Entrando nel dettaglio, il settore maggiormente colpito risulta essere la frutta con il 74,1% dei campioni analizzati contenente pesticidi. Al secondo posto la verdura (34,4%), seguita dai prodotti trasformati (29,6%) come i cereali integrali e il vino. Lo studio ha evidenziato anche quali siano i pesticidi la cui presenza è stata riscontrata maggiormente nei campioni: Acetamiprid, Boscalid, Fludioxonil e Imazalil.
Gli autori del report hanno voluto evidenziare due casi emblematici. Il primo riguarda un campione di peperoncini in cui è stata riscontrata la presenza di ben 18 residui differenti, mentre il secondo due campioni di pesche in cui sono stati rilevati 13 e 8 residui.

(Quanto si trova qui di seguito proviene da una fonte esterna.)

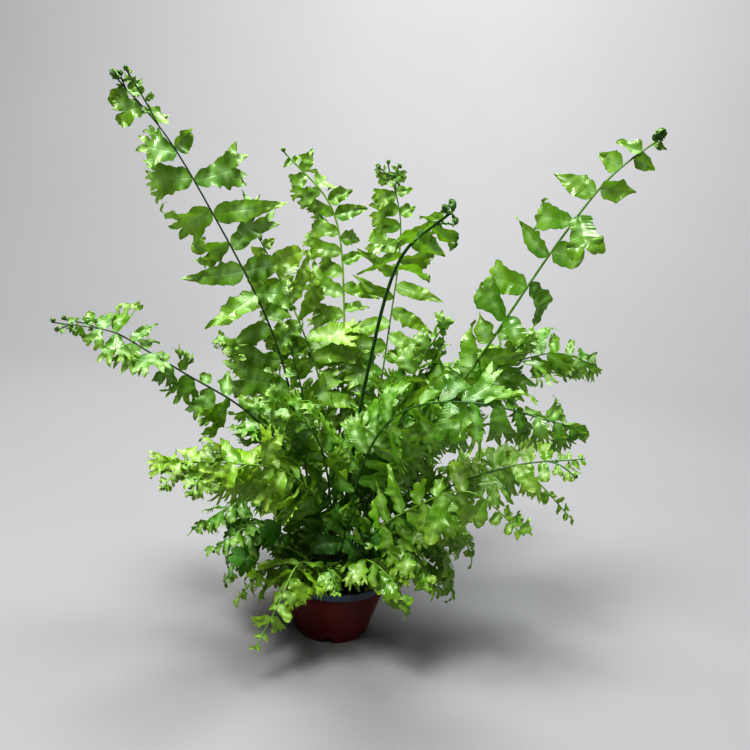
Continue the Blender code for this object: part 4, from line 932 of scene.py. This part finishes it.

Spicca, invece, il settore dei prodotti trasformati, dove l’olio extravergine di oliva ha fatto segnare un altissimonumero di campioni completamente privo di residui, così come il vino con una percentuale del 53,1% dei campioni senza alcuna tracce di fitofarmaci.
Infine, lo studio ha voluto esortare l’adozione di misure per ridurre l’uso di fitofarmaci nell’agricoltura così da salvaguardare l’ambiente, la salute umana ed i prodotti che arrivano sulle tavole dei consumatori.